My American Indian family had a far more insidious fate. My ancestors had their communities robbed from them by people who did not respect their right to exist. The only reason that American Indian blood is in my veins is because Indians had their culture and religion torn from them, were punished for speaking anything other then English, and were forced to give up a link to the land they had tended for 1000 years.


The reason I choose to speak about the people of the past is to remind people that now we have the benefit of a historical view and we can clear away some of the biases of the Americans of those times. It is now clear that immigrants who came to this country and American Indians experienced terrible injustice and endured suffering beyond most of our comprehension. It is also clear that prejudice and paranoia of established citizens was a primary reason why suffering was allowed to continue as long as it did.

Therefore, I think it is critical that before we make value judgements on other people, their culture, and their economic status, we must see life from their perspective. When this is not possible, we should educate ourselves until we can empathize. The best way to do this is to not pre-judge. We need to not only drive by these restaurants that we criticize, we should actually eat a meal there. We should talk to people and invite them into our communities as well. Is it any wonder that immigrants don't feel a part of our society when Everett papers don't show up in Brazialian, Mexican, or El Salvadoran restaurants? Every one of these business is owned by legal immigrants who speak English fluently. The waitresses and waiters speak English fluently.

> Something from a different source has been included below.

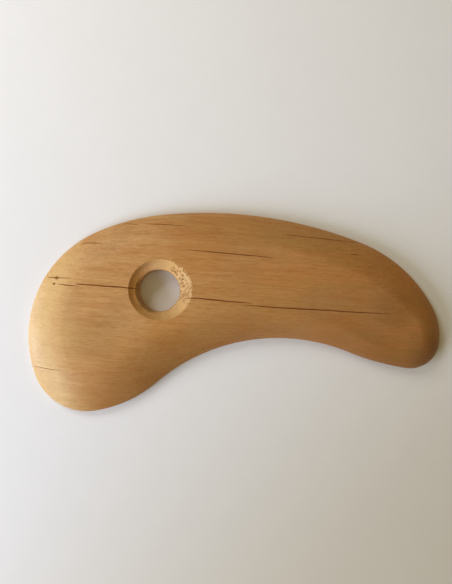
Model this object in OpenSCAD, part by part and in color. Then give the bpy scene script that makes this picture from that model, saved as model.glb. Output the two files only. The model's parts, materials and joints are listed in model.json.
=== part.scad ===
// Wooden throwing rib: a kidney-shaped hand tool for smoothing and shaping clay on the wheel.
// One piece of hardwood with a flat underside, a domed upper face, a bevel all round that is
// broad at the heel and narrow under the nose, and a finger hole with a dished mouth.
//
// X runs from the heel to the nose, Y from the belly to the back, and Z up out of the bevelled
// face. The origin is at the middle of the outline, on the flat underside.

/* [Outline radii] */
// Underside of the nose, where it runs out of the belly
under_r = 97.6; // [80:0.1:150]
// Lower corner of the nose
nose_r = 11.4; // [10.5:0.1:14]
// Tip of the nose
tip_r = 25; // [16:0.1:32]
// Tail, from the nose up to the back
tail_r = 53.6; // [40:0.1:70]
// Long back
back_r = 164.4; // [140:0.1:200]
// Shoulder, from the back down to the front
shoulder_r = 82.2; // [60:0.1:110]
// Front, the blunt end over the heel
front_r = 44; // [36:0.1:52]
// Heel, the round lower lobe
heel_r = 21.2; // [19:0.1:26]
// Flank, from the heel towards the belly
flank_r = 47.4; // [36:0.1:60]
// Belly, the hollow side
belly_r = 72.8; // [60:0.1:95]

/* [Outline joints] */
// Way the edge faces where the lower corner of the nose starts, in degrees from +X
nose_from = -98.8; // [-105:0.1:-94]
// Way the edge faces where the tip starts
tip_from = -4.4; // [-20:0.1:8]
// Way the edge faces where the tail starts
tail_from = 28; // [16:0.1:40]
// Way the edge faces where the back starts
back_from = 68.2; // [60:0.1:76]
// Way the edge faces where the shoulder starts
shoulder_from = 96; // [88:0.1:102]
// Way the edge faces where the front starts
front_from = 114.6; // [106:0.1:125]
// Way the edge faces where the heel starts
heel_from = 200.8; // [190:0.1:212]
// Way the edge faces where the flank starts
flank_from = 278.4; // [265:0.1:290]

/* [Thickness] */
// Thickness at the middle of the upper face
thickness = 10; // [8:0.1:13]
// Radius of the dome of the upper face
dome_r = 1200; // [700:10:3000]
// Rounding where the edge meets the flat underside
under_round = 1.8; // [0.8:0.1:2.6]
// Height at which the slope of the bevel, drawn on, would meet the edge
bevel_foot = 3.8; // [3:0.1:6]
// Width over which the bevel rolls into the upper face
ridge_roll = 4; // [1.5:0.1:5]

/* [Bevel widths] */
// Bevel of the front
front_bevel = 15.2; // [9:0.1:17]
// Bevel of the heel and the flank, which is the broad shaping edge
heel_bevel = 17.6; // [9:0.1:18]
// Bevel of the belly
belly_bevel = 12.6; // [6:0.1:15]
// Bevel under the nose
under_bevel = 6.5; // [5.5:0.1:9]
// Bevel round the nose and its tip
nose_bevel = 9.8; // [6:0.1:10]
// Bevel of the tail
tail_bevel = 13.6; // [6:0.1:15]
// Bevel of the back and the shoulder
back_bevel = 12.6; // [6:0.1:14]
// How far along the edge, to each side, the widths are averaged
bevel_blend = 8; // [4:0.5:12]

/* [Finger hole] */
// Diameter of the hole
bore_d = 16; // [12:0.1:19]
// Distance from the front end to the axis of the hole
bore_from_front = 51.3; // [44:0.1:60]
// Distance from the top of the back to the axis of the hole
bore_from_back = 30.3; // [27:0.1:34]
// Diameter of the dished mouth on the upper face
mouth_d = 23.2; // [21:0.1:26]
// Depth of the dished mouth, down to the straight wall of the hole
mouth_depth = 3.6; // [2:0.1:4.5]
// Broken corner where the hole comes out of the underside
bore_break = 0.6; // [0.3:0.1:1.2]

/* [Hidden] */

// Stations round the outline, an even number
stations = 180;
// Steps in the rounding under the edge, and in the curve from the edge to the upper face
under_steps = 4;
bevel_steps = 10;
// Points across the upper face on each line from the belly to the back
cross_points = 5;
// How far cutters reach past the faces that they cut
overcut = 1;
wood = [0.76, 0.55, 0.33];

// The convex run of the outline, anticlockwise from the belly: radius, way the edge faces where
// the arc starts, and bevel width. The first arc starts wherever the belly meets it.
convex = [
    [under_r, undef, under_bevel],
    [nose_r, nose_from, nose_bevel],
    [tip_r, tip_from, nose_bevel],
    [tail_r, tail_from, tail_bevel],
    [back_r, back_from, back_bevel],
    [shoulder_r, shoulder_from, back_bevel],
    [front_r, front_from, front_bevel],
    [heel_r, heel_from, heel_bevel],
    [flank_r, flank_from, heel_bevel],
];
last_arc = len(convex) - 1;

function towards(angle) = [cos(angle), sin(angle)];
function heading(v) = atan2(v.y, v.x);

// Each arc's centre lies on the line through the last joint, so that neighbours share a tangent.
function arc_centre(i) =
    i == 0 ? [0, 0]
    : arc_centre(i - 1) + (convex[i - 1][0] - convex[i][0]) * towards(convex[i][1]);
centres = [for (i = [0 : last_arc]) arc_centre(i)];

// The belly is the circle outside the outline that touches both the first and the last arc.
belly_centre =
    let (
        first_reach = convex[0][0] + belly_r,
        last_reach = convex[last_arc][0] + belly_r,
        between = centres[last_arc] - centres[0],
        span = norm(between),
        along = (first_reach ^ 2 - last_reach ^ 2 + span ^ 2) / (2 * span),
        aside = sqrt(first_reach ^ 2 - along ^ 2)
    )
    centres[0] + (along * between + aside * [-between.y, between.x]) / span;
first_from = heading(belly_centre - centres[0]);
last_to = heading(belly_centre - centres[last_arc]) + 360;

// Every arc as centre, radius, start angle, end angle, and bevel width. The belly runs backwards
// round its own centre, which lies outside the wood.
arcs = concat(
    [for (i = [0 : last_arc]) [
        centres[i],
        convex[i][0],
        i == 0 ? first_from : convex[i][1],
        i == last_arc ? last_to : convex[i + 1][1],
        convex[i][2]
    ]],
    [[belly_centre, belly_r, last_to - 180, first_from + 180, belly_bevel]]
);
function arc_length(arc) = arc[1] * abs(arc[3] - arc[2]) * PI / 180;
lengths = [for (arc = arcs) arc_length(arc)];
function sum_to(i) = i < 0 ? 0 : lengths[i] + sum_to(i - 1);
perimeter = sum_to(len(arcs) - 1);

// Point of the outline, and the way it faces, at a distance along it.
function spot(s, i = 0) =
    s > lengths[i] && i < len(arcs) - 1 ? spot(s - lengths[i], i + 1)
    : let (
        arc = arcs[i],
        angle = arc[2] + (arc[3] - arc[2]) * s / lengths[i],
        outward = arc[3] > arc[2] ? 1 : -1
    )
    [arc[0] + arc[1] * towards(angle), outward * towards(angle)];

// Bevel width at a distance along the outline: each arc has its own width at its middle, and
// the widths run smoothly from one to the next.
middles = [for (i = [0 : len(arcs) - 1]) [sum_to(i) - lengths[i] / 2, arcs[i][4]]];
bevel_table = concat(
    [[middles[len(arcs) - 1][0] - perimeter, middles[len(arcs) - 1][1]]],
    middles,
    [[middles[0][0] + perimeter, middles[0][1]]]
);
smoothing = [for (share = [-1 : 0.5 : 1]) share * bevel_blend];
function wrap(s) = s - perimeter * floor(s / perimeter);
function total(v, i = 0) = i == len(v) ? 0 : v[i] + total(v, i + 1);
function bevel_at(s) =
    total([for (step = smoothing) lookup(wrap(s + step), bevel_table)]) / len(smoothing);

// The stations start where the outline faces straight back, at the front end, and go round
// anticlockwise, so that station j lies across the wood from station (stations - j).
front_end = total([for (arc = arcs) if (arc[3] > arc[2])
    arc[1] * min(max(180 - arc[2], 0), arc[3] - arc[2]) * PI / 180]);
function station_s(j) = wrap(front_end + perimeter * j / stations);
raw_edge = [for (j = [0 : stations - 1]) spot(station_s(j))];
low = [min([for (e = raw_edge) e[0].x]), min([for (e = raw_edge) e[0].y])];
high = [max([for (e = raw_edge) e[0].x]), max([for (e = raw_edge) e[0].y])];
edge = [for (e = raw_edge) [e[0] - (low + high) / 2, e[1]]];
half_size = (high - low) / 2;

bore_r = bore_d / 2;
mouth_r = mouth_d / 2;
bore_at = [bore_from_front - half_size.x, half_size.y - bore_from_back];

// Height of the domed upper face over a point of the plan.
function dome(p) = thickness - (p.x ^ 2 + p.y ^ 2) / (2 * dome_r);

// Section of the rim as distance in from the outline and height: a round from the flat underside
// to the upright edge, then one curve up over the edge, along the bevel and into the dome.
function bezier(a, b, c, d, t) =
    (1 - t) ^ 3 * a + 3 * (1 - t) ^ 2 * t * b + 3 * (1 - t) * t ^ 2 * c + t ^ 3 * d;
function section(width, top) = concat(
    [for (i = [0 : under_steps]) let (a = 90 * i / under_steps)
        under_round * [1 - sin(a), 1 - cos(a)]],
    [for (i = [1 : bevel_steps]) bezier(
        [0, under_round],
        [0, bevel_foot],
        [width - ridge_roll, top],
        [width, top],
        i / bevel_steps
    )]
);

function rim_line(j) =
    let (
        at = edge[j][0],
        out = edge[j][1],
        width = bevel_at(station_s(j)),
        top = dome(at - width * out)
    )
    [for (s = section(width, top)) [at.x - s[0] * out.x, at.y - s[0] * out.y, s[1]]];
rim = [for (j = [0 : stations - 1]) rim_line(j)];
rings = len(rim[0]);

// Straight lines across the upper face, from the ridge over the belly to the ridge over the back.
function cross_line(j) =
    let (a = rim[j][rings - 1], b = rim[stations - j][rings - 1])
    [for (i = [1 : cross_points]) let (p = a + (b - a) * i / (cross_points + 1)) [p.x, p.y, dome(p)]];

half = stations / 2;
function rim_index(j, k) = k * stations + j % stations;
function cross_index(j, i) =
    i == 0 || j == 0 || j == half ? rim_index(j, rings - 1)
    : i > cross_points ? rim_index(stations - j, rings - 1)
    : rings * stations + (j - 1) * cross_points + i - 1;

module blank() {
    points = concat(
        [for (k = [0 : rings - 1]) for (j = [0 : stations - 1]) rim[j][k]],
        [for (j = [1 : half - 1]) each cross_line(j)]
    );
    underside = [for (j = [0 : half - 1]) concat(
        [rim_index(j, 0), rim_index(j + 1, 0)],
        j == half - 1 ? [] : [rim_index(stations - j - 1, 0)],
        j == 0 ? [] : [rim_index(stations - j, 0)]
    )];
    rim_faces = [for (k = [0 : rings - 2]) for (j = [0 : stations - 1]) each [
        [rim_index(j, k), rim_index(j, k + 1), rim_index(j + 1, k + 1)],
        [rim_index(j, k), rim_index(j + 1, k + 1), rim_index(j + 1, k)]
    ]];
    top_faces = [for (j = [0 : half - 1]) for (i = [0 : cross_points]) each concat(
        j == half - 1 ? [] : [[cross_index(j, i), cross_index(j + 1, i + 1), cross_index(j + 1, i)]],
        j == 0 ? [] : [[cross_index(j, i), cross_index(j, i + 1), cross_index(j + 1, i + 1)]]
    )];
    polyhedron(points, concat(underside, rim_faces, top_faces), convexity = 6);
}

// The mouth is a dish cut by a ball, which meets the upper face at the mouth's diameter and the
// straight wall of the hole at the mouth's depth.
module finger_hole() {
    face = dome(bore_at);
    ball_up = (mouth_r ^ 2 - bore_r ^ 2 - mouth_depth ^ 2) / (2 * mouth_depth);
    ball_r = sqrt(mouth_r ^ 2 + ball_up ^ 2);
    translate([bore_at.x, bore_at.y, 0]) {
        translate([0, 0, -overcut])
            cylinder(h = thickness + 2 * overcut, r = bore_r, $fn = 96);
        translate([0, 0, face + ball_up])
            sphere(r = ball_r, $fn = 96);
        translate([0, 0, -overcut])
            cylinder(h = bore_break + overcut, r1 = bore_r + bore_break + overcut, r2 = bore_r, $fn = 96);
    }
}

module rib() {
    color(wood)
        difference() {
            blank();
            finger_hole();
        }
}

rib();
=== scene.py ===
"""A wooden throwing rib for pottery: a kidney-shaped board with a swept bevel, a dished finger
hole, torn end grain on one side of the dish, and fine drying checks along the grain."""
import json
import math

import bpy
from bpy.props import FloatProperty, FloatVectorProperty, IntProperty, PointerProperty
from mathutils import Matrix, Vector


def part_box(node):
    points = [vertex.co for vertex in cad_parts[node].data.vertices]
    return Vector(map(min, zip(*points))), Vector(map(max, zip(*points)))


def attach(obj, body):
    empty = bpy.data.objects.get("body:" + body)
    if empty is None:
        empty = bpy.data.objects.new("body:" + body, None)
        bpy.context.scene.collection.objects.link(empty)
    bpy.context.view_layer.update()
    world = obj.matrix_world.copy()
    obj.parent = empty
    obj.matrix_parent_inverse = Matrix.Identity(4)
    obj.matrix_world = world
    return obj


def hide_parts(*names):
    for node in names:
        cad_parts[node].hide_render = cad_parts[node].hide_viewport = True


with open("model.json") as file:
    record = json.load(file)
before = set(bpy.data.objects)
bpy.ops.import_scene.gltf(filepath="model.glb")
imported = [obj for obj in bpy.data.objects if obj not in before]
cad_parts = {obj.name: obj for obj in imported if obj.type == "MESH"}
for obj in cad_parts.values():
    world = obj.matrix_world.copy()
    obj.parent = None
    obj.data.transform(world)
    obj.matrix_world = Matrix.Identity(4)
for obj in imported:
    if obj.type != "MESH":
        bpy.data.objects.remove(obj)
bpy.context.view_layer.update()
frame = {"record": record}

bl_info = {
    "name": "Wooden throwing rib",
    "version": (1, 0, 0),
    "blender": (4, 5, 0),
    "location": "View3D > Sidebar > Rib",
    "description": "Builds a bevelled wooden pottery rib with its finger hole, checks and stage",
    "category": "Add Mesh",
}

MM = 0.001
CAD_LOW, CAD_HIGH = (Vector(corner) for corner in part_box("rib"))
HOLE = next(m for m in frame["record"]["mounts"] if m["name"] == "finger_hole")
HOLE_AT = Vector(HOLE["pos_m"])


# Properties

def length(name, description, millimetres):
    """A length property whose default is given in millimetres."""
    return FloatProperty(
        name=name, description=description, default=millimetres * MM, unit="LENGTH", precision=5
    )


def number(name, description, default, unit="NONE"):
    """A property that is a plain number or a power."""
    return FloatProperty(name=name, description=description, default=default, unit=unit)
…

The idea that there is a language barrier is a fact only because people aren't opening their mouths.

I think it is great that Mr. Almeida has had the opportunity to publish an article. Whether or not he has the right idea, he is a voice in the wilderness that we must hear, because for most of us, it is the first time we may experience communication from someone with a different perspecitive. With communication, prejudice will eventually give way to more accurate judgements.